Final Thoughts: Your New Go-To Cookie Recipe
These Chewy Churro Crinkle Cookies hit every note: crispy powdered sugar exterior, chewy cinnamon-spiced center, brown butter depth, and that unmistakable churro flavor baked right in. They look impressive on a plate and they taste even better than they look.
The technique is approachable enough for beginner bakers but produces results that look and taste like you’ve been baking for years. Brown the butter, chill the dough, coat generously, and don’t overbake. Four steps that guarantee success every single time.
Bake a batch this weekend. Share them — or don’t. Nobody here is judging. But fair warning: once people taste these, they will absolutely start requesting them for every occasion. Consider yourself warned.

Chewy Churro Crinkle Cookies
Ingredients
Method
- Brown the butter in a light-colored saucepan over medium heat until it turns a deep amber color and smells nutty. Let it cool for 10 to 15 minutes.
- In a mixing bowl, whisk the brown butter with granulated and brown sugars until light in color. Then, add the eggs and vanilla extract, whisking until combined.
- In another bowl, whisk together the flour, baking powder, baking soda, salt, and ground cinnamon.

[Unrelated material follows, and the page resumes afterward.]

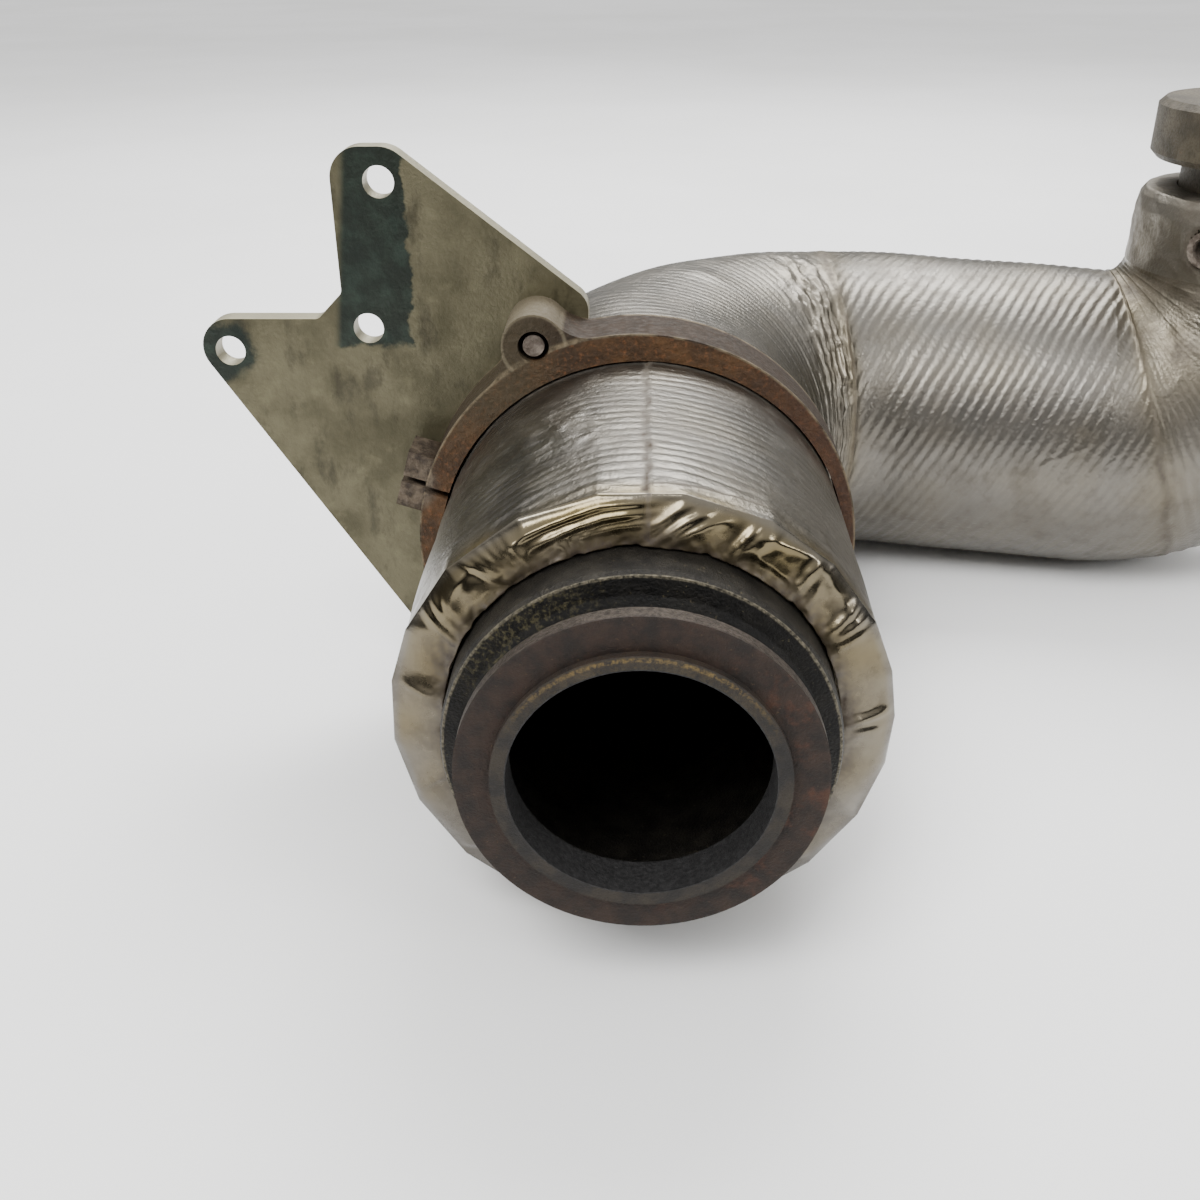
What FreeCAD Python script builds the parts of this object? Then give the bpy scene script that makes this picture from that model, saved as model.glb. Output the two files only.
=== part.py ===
import FreeCAD, Part
import math
import os

import Sketcher

# Insulated exhaust pipe with three legs.
# The inlet leg runs back along +Y from the turned inlet flange, a bend turns it to the right,
# and a tight elbow turns it up into a short outlet neck with a plain thick collar.
# A fibre mat and a thin creased foil skin cover the steel pipe. A split clamp ring grips the inlet
# leg and carries a flat steel bracket plate. The origin is the centre of the inlet's sealing face.

Vector = FreeCAD.Vector
X_AXIS = Vector(1, 0, 0)
Y_AXIS = Vector(0, 1, 0)
Z_AXIS = Vector(0, 0, 1)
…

- Fold the dry ingredients into the wet ingredients using a rubber spatula until no dry streaks remain. The dough should be soft and glossy.
- Cover the dough with plastic wrap and chill in the fridge for a minimum of 30 minutes.
- Preheat your oven to 350°F (175°C) and line baking sheets with parchment paper.
- For the coating, sift together the powdered sugar in one bowl, and in another bowl, mix the granulated sugar with cinnamon.
- Scoop dough into 1.5 inch balls, roll in powdered sugar first, then in cinnamon-sugar.
- Place coated balls on the baking sheets, ensuring they are spaced at least 2 inches apart.
- Bake for 11 to 13 minutes until edges are set but centers are slightly underdone.
- Allow to cool on the baking sheet for 5 minutes before transferring to a wire rack to cool completely.